Se a mulher que eu sou hoje conhecesse a menina que eu era há alguns anos, morreria de tédio. É por isso que eu tanto prezo esse irrenunciável direito que todo mundo tem de se reinventar.
Há quem diga que ter personalidade é ser sempre o mesmo. Sempre os mesmos ideais, as mesmas músicas, os mesmos amigos, e as mesmas bebidas. Mas honestamente, tenho preguiça de gente que diz: “Só ouço tal música. Só como tal comida. Só penso de tal forma.” (E dizem de boca cheia, com o transbordante orgulho de quem tem a tal personalidade.) Porque, se olharmos de perto, grandes mudanças exigem muito mais personalidade do que permanecer na zona de conforto. Antes de se reinventar, é preciso saber exatamente quem se é. Só quem se conhece é capaz de tomar uma das atitudes mais difíceis da vida: tirar a venda e olhar para si mesmo. Ou trancar-se no quarto escuro e conversar com os próprios fantasmas. Ou colocar o dedo na ferida pra ver se dói – todas belas metáforas que não significam nada mais do que ter autocrítica.
Ter identidade é diferente de ser estático. Essa obrigação de ser sempre alguém cujas características cabem em uma folha qualquer é um saco. É o que dá espaço para estereótipos e rótulos inúteis. “Você é roqueira? Você é feminista? Você é menina, você é mulher, você é casada, você é maluca?” Eu sou alguém que muda e se permite. Eu sou muito mais do que uma definição de estilo musical, de ideologia, de gênero, de estado civil. Eu sou alguém que se deixa a vontade, e tem coisa melhor nessa vida do que estar à vontade?
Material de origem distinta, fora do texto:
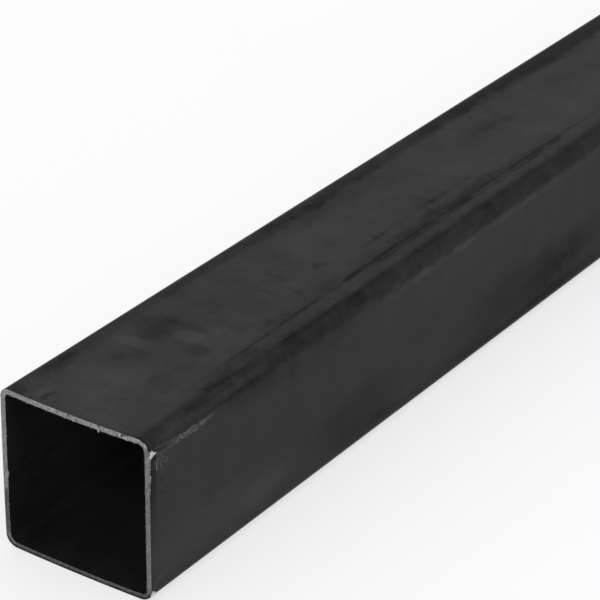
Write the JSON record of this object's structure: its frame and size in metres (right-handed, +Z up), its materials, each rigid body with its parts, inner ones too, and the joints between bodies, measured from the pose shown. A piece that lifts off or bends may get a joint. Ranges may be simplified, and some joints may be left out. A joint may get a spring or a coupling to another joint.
{
  "type": "square metal tube",
  "caption": "Straight square hollow section of mill-finish steel, with rounded corners, thin even walls, an inside weld bead and both ends sawn square.",
  "frame": {"origin": "middle of the underside, at half the length", "axes": "+X along the tube, +Y towards the wall with the weld seam, +Z up out of the side opposite the one it lies on"},
  "size_m": [1, 0.05, 0.05],
  "materials": {
    "mill_steel": "dark oily mill skin from the rolls, smudged, with rubbed corners",
    "sawn_steel": "bare grey steel with saw marks and burrs, on the cut ends"
  },
  "bodies": {
    "root": {"square_tube": "mill_steel"}
  },
  "joints": []
}
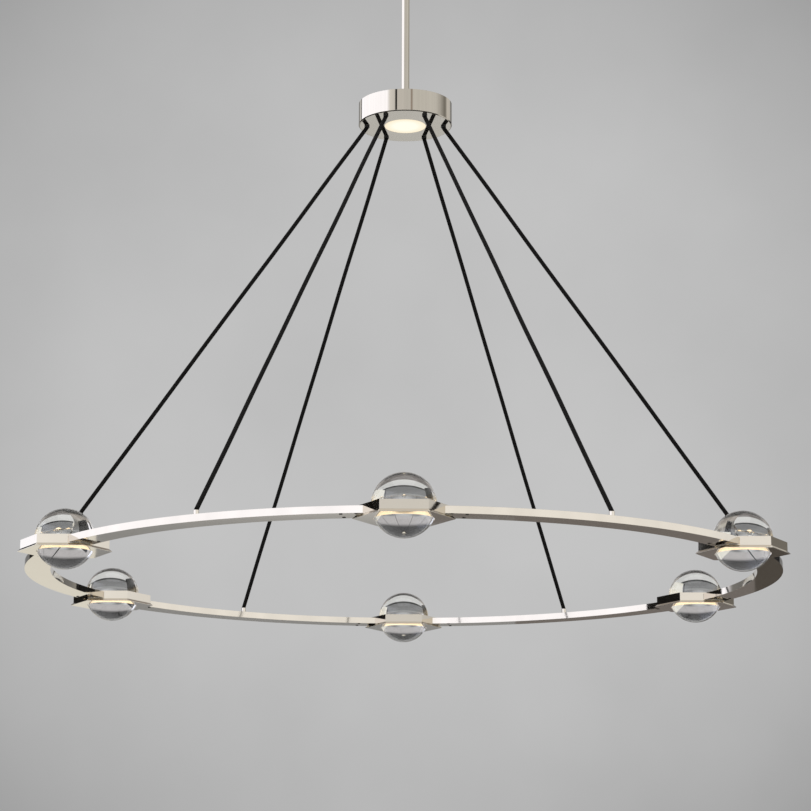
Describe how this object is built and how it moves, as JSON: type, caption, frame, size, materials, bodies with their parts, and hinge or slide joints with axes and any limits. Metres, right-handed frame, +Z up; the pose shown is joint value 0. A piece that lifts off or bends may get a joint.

A verdade é que as pequenas – e substanciais – mudanças é que fazem quem nós somos de verdade. E a escolha que você faz na hora de mudar também revela muito sobre você. Porque nunca existe um único caminho – para cada linha reta que a gente segue, há algumas dezenas de perpendiculares à esquerda e outras dezenas à direita. E cabe à sua personalidade decidir em qual delas virar. É óbvio – e, nesse mundo de hoje, é preciso explicar o óbvio – que você muda por que o mundo muda. Os amigos mudam, os lugares mudam, e os sentimentos vão mudando junto. Resistir a essa mudança não é ter personalidade: é tentar, inutilmente, burlar o curso natural das coisas. Ter personalidade é manter-se íntegro à sua essência diante das mudanças que a vida te apresenta.
É óbvio que uns mudam mais. Com mais frequência ou com mais intensidade do que outros. E – acredite – nem mesmo essa gente que muda toda segunda-feira eu considero sem personalidade. Gente que muda – desde que se mantenha fiel aos seus valores, que são o que importa nessa vida – é gente com fome de descobrir, de viver, de inventar.
O que eu não entendo, e nem tento, é gente que muda pelo outro. A moça que namora o dono da loja de suplementos e vira fisiculturista. Fica amiga da moça que ouve hip-hop e começa a tirar fotos com boné pala-reta. O cara que começa a andar com o rasta da esquina e, de repente, é o maior fã de Bob Marly, abandonando, sem dó, seus velhos discos de sertanejo. Isso – e apenas isso – é não ter a menor ideia de quem se é.
Verdadeiras mudanças exigem autoconhecimento e maturidade, para que não abandonemos valores ou a nossa essência, mas apenas opiniões. Para que mudemos as companhias, mas os amigos verdadeiros permaneçam por toda a vida. Para que mudemos de religião, mas não de crença. Pra que a gente consiga – quase sempre – se reinventar. É bonito, é saudável e é, sobretudo, necessário.
Mude, mas mude por você. Mude pra se descobrir, pra descobrir o outro, pra descobrir o mundo. Porque cada descoberta é um presente.
Li isto em algum lugar e levo comigo como um mantra: “Eu tenho um orgulho absurdo de ser quem eu sou.” E quem eu sou depende – tão somente – de quantas vezes eu já me permiti mudar.